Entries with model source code
☆ ☆ ☆ ☆ ☆ ☆ ☆

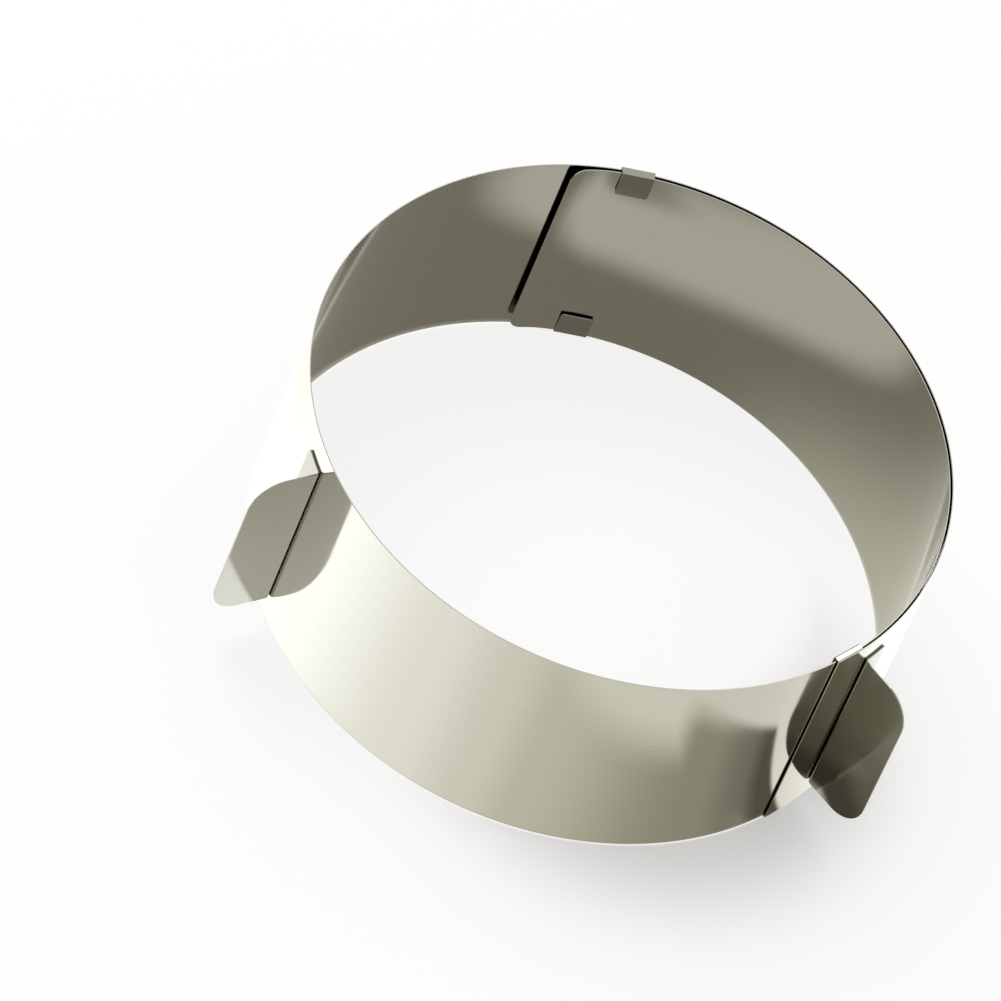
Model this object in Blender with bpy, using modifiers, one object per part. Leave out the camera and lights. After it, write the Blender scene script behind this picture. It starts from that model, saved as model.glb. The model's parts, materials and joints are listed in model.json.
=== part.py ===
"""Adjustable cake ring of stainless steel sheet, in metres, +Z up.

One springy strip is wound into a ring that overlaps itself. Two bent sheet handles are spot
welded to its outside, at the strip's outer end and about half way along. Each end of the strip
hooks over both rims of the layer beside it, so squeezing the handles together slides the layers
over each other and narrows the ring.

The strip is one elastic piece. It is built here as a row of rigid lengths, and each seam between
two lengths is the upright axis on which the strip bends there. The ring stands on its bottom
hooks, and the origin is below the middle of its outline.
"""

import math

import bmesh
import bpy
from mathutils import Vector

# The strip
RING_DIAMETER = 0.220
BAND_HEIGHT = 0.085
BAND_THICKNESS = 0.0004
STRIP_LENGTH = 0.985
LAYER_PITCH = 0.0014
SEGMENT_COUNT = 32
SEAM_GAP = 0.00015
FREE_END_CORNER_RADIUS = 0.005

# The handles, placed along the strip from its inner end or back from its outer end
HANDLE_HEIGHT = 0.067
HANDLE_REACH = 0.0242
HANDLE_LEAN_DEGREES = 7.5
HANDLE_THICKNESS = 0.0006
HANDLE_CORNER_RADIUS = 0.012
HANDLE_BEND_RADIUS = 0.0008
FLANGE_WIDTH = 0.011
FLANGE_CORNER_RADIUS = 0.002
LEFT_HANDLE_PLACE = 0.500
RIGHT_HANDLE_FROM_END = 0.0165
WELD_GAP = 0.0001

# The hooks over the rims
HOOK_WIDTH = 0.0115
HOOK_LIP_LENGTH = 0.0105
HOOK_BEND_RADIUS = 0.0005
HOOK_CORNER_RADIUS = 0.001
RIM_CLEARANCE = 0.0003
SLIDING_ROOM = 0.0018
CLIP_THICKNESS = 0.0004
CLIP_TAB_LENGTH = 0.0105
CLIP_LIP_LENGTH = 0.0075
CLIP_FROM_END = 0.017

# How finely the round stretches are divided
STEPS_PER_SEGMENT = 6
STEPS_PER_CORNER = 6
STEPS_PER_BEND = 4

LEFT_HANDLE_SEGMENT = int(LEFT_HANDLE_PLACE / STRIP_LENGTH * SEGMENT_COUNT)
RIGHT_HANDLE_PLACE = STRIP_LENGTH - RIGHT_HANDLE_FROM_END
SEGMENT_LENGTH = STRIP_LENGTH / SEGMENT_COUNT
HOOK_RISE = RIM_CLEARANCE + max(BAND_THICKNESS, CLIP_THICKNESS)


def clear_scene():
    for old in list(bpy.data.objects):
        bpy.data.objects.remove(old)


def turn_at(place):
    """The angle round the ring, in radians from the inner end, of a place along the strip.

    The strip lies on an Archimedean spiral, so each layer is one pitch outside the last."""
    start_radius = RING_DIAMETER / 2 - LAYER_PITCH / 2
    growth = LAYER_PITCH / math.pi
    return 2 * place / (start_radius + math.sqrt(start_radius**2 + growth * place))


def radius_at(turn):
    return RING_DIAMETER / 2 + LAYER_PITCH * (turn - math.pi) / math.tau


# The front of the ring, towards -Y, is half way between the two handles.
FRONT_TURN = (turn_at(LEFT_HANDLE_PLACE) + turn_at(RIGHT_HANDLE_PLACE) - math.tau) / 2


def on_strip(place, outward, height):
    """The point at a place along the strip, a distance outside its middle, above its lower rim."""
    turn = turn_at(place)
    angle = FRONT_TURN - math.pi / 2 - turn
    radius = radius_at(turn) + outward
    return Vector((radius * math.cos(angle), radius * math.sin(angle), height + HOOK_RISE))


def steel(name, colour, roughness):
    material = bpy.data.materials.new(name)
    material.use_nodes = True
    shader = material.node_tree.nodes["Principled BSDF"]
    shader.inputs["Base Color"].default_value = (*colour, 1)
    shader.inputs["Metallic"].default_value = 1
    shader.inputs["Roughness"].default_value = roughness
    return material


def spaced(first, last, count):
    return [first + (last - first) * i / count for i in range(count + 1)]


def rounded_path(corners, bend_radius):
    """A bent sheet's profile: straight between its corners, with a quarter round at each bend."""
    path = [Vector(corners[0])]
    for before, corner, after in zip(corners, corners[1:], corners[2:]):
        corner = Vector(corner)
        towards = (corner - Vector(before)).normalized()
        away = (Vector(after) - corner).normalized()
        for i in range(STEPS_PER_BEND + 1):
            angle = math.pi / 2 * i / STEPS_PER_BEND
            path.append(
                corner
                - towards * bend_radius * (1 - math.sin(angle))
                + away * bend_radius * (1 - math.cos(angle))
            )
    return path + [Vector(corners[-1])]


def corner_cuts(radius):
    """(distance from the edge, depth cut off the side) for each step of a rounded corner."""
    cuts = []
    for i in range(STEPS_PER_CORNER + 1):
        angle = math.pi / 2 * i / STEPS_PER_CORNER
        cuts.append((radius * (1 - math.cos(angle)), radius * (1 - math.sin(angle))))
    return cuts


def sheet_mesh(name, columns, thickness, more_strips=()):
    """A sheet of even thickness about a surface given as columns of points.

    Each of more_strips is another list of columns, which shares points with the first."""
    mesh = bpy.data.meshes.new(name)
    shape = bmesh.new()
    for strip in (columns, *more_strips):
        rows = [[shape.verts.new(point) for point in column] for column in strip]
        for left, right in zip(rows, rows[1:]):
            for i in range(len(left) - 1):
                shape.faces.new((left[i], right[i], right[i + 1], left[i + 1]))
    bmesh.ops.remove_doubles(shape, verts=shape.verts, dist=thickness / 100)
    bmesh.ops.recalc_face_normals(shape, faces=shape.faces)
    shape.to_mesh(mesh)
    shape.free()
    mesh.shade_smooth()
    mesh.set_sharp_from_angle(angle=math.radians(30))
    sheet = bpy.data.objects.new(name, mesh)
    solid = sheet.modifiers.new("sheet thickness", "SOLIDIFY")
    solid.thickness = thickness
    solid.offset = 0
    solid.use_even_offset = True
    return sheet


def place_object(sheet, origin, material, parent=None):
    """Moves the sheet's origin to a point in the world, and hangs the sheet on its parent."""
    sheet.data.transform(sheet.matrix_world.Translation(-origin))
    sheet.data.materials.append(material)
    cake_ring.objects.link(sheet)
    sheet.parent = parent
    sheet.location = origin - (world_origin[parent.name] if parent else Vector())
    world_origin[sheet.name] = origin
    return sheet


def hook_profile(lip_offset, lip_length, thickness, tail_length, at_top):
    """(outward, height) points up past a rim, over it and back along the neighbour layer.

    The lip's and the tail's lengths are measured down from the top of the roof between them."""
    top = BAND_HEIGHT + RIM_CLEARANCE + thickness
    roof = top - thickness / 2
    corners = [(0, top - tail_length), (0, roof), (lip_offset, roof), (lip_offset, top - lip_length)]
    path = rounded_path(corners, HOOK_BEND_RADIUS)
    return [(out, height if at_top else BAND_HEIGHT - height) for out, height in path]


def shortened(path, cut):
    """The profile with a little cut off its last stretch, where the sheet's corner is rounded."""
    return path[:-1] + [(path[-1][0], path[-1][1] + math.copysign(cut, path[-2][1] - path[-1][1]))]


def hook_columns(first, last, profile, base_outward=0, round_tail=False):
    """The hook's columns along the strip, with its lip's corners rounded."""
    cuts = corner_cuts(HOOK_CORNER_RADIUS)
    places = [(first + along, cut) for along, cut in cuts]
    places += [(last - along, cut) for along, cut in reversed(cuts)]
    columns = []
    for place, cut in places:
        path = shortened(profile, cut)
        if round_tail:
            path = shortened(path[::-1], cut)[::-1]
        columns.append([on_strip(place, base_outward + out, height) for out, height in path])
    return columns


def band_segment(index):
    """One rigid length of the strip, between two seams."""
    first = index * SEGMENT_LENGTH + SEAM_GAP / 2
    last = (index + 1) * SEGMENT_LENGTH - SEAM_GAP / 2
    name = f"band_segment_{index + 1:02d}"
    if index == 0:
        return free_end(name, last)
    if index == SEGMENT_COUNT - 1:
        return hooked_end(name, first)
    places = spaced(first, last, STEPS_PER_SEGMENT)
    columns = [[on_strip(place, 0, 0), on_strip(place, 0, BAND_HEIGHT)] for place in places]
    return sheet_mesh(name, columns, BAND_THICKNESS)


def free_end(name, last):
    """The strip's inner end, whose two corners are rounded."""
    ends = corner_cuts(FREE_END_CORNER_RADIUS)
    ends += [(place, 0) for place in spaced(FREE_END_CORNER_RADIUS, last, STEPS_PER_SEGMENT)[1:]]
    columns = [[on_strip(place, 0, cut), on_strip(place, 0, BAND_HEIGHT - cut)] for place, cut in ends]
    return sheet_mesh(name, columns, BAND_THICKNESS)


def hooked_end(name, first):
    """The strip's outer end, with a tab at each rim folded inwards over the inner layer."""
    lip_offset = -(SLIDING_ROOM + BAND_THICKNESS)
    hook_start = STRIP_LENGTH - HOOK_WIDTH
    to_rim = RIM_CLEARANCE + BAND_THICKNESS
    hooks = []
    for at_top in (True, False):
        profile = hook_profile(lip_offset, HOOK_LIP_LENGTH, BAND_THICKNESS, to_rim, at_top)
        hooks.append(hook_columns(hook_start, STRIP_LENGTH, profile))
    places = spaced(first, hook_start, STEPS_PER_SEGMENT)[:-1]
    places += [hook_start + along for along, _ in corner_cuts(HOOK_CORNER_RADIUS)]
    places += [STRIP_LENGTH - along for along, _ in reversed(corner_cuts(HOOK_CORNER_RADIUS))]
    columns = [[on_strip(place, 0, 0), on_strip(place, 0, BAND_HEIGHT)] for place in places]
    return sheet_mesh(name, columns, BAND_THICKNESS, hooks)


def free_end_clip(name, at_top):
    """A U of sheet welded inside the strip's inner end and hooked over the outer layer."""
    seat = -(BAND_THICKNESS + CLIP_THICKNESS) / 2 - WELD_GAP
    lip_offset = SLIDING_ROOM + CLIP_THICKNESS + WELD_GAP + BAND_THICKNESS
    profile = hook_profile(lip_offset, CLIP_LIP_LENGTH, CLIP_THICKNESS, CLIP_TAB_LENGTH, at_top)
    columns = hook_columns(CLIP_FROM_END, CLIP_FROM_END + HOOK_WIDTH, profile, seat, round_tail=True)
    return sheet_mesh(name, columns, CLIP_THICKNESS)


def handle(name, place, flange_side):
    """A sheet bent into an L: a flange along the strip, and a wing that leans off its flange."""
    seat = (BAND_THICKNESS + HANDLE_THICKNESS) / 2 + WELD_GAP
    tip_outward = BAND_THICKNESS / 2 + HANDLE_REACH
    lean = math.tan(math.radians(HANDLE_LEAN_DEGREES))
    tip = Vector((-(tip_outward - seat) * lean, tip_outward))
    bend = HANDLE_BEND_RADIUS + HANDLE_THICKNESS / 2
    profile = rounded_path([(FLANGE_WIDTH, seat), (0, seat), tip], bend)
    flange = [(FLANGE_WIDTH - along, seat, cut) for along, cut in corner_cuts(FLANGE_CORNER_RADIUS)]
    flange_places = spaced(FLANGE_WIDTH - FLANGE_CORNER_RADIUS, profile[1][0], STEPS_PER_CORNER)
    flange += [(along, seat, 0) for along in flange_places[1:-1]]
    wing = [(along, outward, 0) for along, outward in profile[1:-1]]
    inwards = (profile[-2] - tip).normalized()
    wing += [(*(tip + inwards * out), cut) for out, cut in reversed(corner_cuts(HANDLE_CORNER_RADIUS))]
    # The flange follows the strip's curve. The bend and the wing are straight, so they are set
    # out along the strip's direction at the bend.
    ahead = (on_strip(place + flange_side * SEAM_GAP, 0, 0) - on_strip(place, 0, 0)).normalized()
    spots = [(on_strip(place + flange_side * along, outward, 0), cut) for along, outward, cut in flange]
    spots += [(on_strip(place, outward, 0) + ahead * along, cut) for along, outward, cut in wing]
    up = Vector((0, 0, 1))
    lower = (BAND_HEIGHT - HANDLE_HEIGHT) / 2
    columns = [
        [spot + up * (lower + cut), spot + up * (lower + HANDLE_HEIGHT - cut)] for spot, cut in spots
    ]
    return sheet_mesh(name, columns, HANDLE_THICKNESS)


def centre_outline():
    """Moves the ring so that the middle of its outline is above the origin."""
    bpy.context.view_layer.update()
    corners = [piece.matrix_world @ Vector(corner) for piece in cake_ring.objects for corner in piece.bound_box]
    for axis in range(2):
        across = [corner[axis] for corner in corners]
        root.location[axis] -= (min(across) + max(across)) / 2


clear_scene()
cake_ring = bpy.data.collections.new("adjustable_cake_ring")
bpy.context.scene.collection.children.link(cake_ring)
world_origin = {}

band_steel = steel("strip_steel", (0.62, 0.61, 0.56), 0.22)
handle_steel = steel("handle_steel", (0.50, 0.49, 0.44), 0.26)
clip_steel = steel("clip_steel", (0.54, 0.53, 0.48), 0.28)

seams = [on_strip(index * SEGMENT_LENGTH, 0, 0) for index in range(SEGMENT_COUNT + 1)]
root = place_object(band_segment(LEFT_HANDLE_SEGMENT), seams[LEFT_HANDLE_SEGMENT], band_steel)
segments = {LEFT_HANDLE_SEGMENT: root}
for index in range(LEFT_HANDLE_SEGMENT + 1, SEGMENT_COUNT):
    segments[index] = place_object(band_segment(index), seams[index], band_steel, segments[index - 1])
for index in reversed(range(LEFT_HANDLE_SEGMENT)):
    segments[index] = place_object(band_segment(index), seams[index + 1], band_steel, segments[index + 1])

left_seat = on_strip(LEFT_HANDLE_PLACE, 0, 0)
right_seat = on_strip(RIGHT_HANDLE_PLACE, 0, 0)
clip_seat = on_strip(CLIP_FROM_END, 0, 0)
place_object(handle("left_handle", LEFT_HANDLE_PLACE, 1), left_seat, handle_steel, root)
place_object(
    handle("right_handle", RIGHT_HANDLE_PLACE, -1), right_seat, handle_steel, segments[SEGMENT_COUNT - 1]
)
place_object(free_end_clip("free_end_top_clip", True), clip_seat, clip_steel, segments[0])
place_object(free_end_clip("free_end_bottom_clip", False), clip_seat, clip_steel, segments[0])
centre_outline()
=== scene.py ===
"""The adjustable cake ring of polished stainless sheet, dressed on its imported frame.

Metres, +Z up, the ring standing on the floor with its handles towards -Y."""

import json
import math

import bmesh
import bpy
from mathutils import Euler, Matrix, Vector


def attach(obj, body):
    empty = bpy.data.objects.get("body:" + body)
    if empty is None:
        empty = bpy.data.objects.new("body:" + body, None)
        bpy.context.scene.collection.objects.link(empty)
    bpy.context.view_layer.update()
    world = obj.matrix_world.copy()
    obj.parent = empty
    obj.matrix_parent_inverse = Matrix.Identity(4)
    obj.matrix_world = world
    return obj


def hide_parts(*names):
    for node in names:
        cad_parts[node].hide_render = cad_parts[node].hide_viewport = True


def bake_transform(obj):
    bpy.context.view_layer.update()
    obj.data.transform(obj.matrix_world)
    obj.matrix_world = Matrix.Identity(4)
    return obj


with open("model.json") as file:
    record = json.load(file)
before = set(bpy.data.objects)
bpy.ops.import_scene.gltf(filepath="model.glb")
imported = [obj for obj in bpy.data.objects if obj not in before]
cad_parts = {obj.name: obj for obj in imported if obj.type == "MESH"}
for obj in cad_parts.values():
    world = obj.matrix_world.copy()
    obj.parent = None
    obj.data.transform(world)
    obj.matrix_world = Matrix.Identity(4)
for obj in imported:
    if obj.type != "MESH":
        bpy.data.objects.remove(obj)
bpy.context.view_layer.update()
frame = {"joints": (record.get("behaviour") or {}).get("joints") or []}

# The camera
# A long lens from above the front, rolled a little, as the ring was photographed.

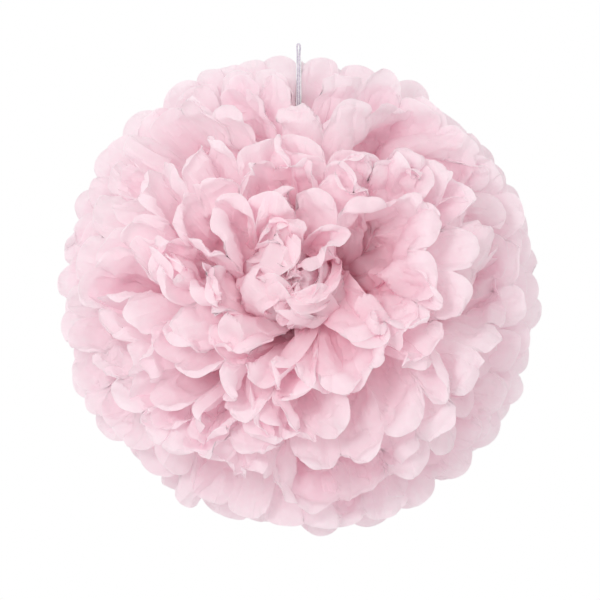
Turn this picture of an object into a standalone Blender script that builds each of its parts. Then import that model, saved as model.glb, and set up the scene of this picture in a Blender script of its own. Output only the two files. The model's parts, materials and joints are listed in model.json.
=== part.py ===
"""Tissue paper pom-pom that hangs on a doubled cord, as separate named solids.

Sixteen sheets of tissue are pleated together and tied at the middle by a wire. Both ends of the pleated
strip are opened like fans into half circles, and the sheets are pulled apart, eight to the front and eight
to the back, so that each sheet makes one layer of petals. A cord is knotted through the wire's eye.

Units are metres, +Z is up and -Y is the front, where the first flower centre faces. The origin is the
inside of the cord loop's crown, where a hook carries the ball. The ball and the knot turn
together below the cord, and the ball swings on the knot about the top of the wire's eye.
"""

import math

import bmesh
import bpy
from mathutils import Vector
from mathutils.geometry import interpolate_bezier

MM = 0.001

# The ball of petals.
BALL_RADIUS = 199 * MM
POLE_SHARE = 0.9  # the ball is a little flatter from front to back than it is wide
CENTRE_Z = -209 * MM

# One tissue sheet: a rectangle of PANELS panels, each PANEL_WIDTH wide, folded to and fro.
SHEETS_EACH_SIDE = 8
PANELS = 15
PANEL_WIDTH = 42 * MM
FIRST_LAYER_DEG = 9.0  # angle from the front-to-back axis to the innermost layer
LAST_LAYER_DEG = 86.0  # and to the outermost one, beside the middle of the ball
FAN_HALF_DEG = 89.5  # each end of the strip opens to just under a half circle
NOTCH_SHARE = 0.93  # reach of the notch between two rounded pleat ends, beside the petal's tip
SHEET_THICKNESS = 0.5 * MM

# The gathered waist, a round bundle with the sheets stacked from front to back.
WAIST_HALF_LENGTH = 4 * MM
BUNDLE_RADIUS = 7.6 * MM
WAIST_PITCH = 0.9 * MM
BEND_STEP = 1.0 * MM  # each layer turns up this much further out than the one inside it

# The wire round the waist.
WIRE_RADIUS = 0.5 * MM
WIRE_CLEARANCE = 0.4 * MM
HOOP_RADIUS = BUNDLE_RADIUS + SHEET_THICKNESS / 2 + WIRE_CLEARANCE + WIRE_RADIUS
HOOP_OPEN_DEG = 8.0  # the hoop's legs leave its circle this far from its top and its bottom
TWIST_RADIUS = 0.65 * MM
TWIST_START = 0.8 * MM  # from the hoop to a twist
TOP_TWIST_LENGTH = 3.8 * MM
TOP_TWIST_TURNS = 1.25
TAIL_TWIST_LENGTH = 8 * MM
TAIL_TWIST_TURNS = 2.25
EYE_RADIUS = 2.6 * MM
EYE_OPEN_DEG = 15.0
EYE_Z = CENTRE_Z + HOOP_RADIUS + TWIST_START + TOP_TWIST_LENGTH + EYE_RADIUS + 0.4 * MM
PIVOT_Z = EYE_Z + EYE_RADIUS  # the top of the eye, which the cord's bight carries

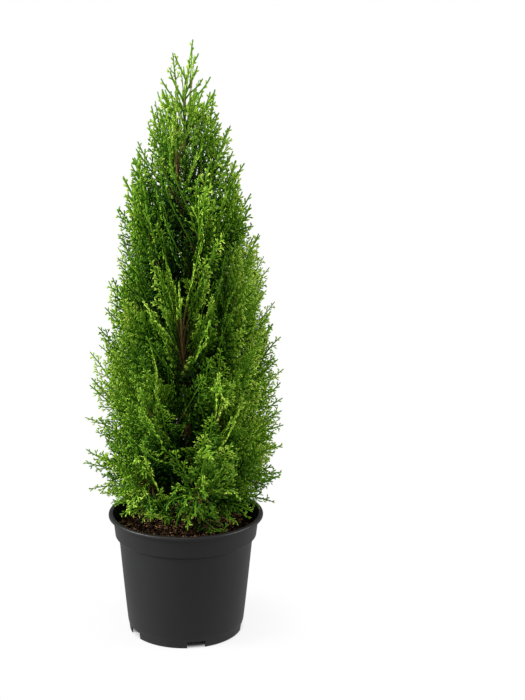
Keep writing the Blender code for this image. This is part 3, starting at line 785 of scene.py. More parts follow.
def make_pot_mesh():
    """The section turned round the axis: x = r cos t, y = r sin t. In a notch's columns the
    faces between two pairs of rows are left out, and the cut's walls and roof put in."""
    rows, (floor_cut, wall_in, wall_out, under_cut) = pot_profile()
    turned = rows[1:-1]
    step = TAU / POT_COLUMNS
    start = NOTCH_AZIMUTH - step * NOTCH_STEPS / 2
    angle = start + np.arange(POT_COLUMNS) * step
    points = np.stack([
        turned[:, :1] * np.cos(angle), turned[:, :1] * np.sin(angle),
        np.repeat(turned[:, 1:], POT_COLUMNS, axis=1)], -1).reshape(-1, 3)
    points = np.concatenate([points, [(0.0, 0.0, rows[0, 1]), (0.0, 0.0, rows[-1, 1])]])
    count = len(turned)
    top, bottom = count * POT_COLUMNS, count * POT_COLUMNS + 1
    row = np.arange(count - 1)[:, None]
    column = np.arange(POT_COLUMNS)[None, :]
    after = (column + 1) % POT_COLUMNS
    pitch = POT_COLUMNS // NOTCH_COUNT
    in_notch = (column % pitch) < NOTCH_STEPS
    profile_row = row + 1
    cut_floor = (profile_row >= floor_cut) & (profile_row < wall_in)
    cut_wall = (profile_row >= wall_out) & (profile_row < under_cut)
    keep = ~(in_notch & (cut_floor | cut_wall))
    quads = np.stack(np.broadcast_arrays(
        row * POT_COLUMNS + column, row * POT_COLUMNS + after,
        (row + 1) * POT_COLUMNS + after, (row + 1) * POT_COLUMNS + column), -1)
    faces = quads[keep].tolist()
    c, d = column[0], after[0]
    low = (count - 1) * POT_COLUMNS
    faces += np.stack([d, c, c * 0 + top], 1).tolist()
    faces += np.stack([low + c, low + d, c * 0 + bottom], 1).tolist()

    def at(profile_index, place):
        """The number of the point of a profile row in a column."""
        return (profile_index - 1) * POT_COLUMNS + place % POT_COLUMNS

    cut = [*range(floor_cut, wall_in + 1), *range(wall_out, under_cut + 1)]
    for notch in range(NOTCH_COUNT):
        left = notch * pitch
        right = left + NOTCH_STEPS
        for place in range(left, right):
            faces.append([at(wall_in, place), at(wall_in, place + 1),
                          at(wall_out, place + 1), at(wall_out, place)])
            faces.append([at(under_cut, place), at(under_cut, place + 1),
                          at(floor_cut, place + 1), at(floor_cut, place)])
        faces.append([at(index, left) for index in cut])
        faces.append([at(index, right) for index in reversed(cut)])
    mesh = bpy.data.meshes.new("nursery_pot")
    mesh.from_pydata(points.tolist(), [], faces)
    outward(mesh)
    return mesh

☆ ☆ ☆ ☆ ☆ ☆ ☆

THE TASK:
Only the lines running from the line with "cad_parts[node].hide_render = cad_parts[node].hide_viewport" through the line with "CENTRE_Z = -209 * MM" should be repeated, exactly and with both ends kept.

TASK ANSWER:
        cad_parts[node].hide_render = cad_parts[node].hide_viewport = True


def bake_transform(obj):
    bpy.context.view_layer.update()
    obj.data.transform(obj.matrix_world)
    obj.matrix_world = Matrix.Identity(4)
    return obj


with open("model.json") as file:
    record = json.load(file)
before = set(bpy.data.objects)
bpy.ops.import_scene.gltf(filepath="model.glb")
imported = [obj for obj in bpy.data.objects if obj not in before]
cad_parts = {obj.name: obj for obj in imported if obj.type == "MESH"}
for obj in cad_parts.values():
    world = obj.matrix_world.copy()
    obj.parent = None
    obj.data.transform(world)
    obj.matrix_world = Matrix.Identity(4)
for obj in imported:
    if obj.type != "MESH":
        bpy.data.objects.remove(obj)
bpy.context.view_layer.update()
frame = {"joints": (record.get("behaviour") or {}).get("joints") or []}

# The camera
# A long lens from above the front, rolled a little, as the ring was photographed.

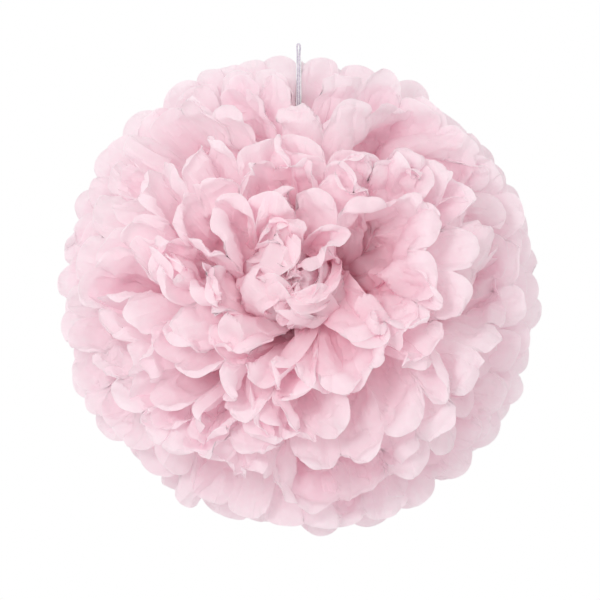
Turn this picture of an object into a standalone Blender script that builds each of its parts. Then import that model, saved as model.glb, and set up the scene of this picture in a Blender script of its own. Output only the two files. The model's parts, materials and joints are listed in model.json.
=== part.py ===
"""Tissue paper pom-pom that hangs on a doubled cord, as separate named solids.

Sixteen sheets of tissue are pleated together and tied at the middle by a wire. Both ends of the pleated
strip are opened like fans into half circles, and the sheets are pulled apart, eight to the front and eight
to the back, so that each sheet makes one layer of petals. A cord is knotted through the wire's eye.

Units are metres, +Z is up and -Y is the front, where the first flower centre faces. The origin is the
inside of the cord loop's crown, where a hook carries the ball. The ball and the knot turn
together below the cord, and the ball swings on the knot about the top of the wire's eye.
"""

import math

import bmesh
import bpy
from mathutils import Vector
from mathutils.geometry import interpolate_bezier

MM = 0.001

# The ball of petals.
BALL_RADIUS = 199 * MM
POLE_SHARE = 0.9  # the ball is a little flatter from front to back than it is wide
CENTRE_Z = -209 * MM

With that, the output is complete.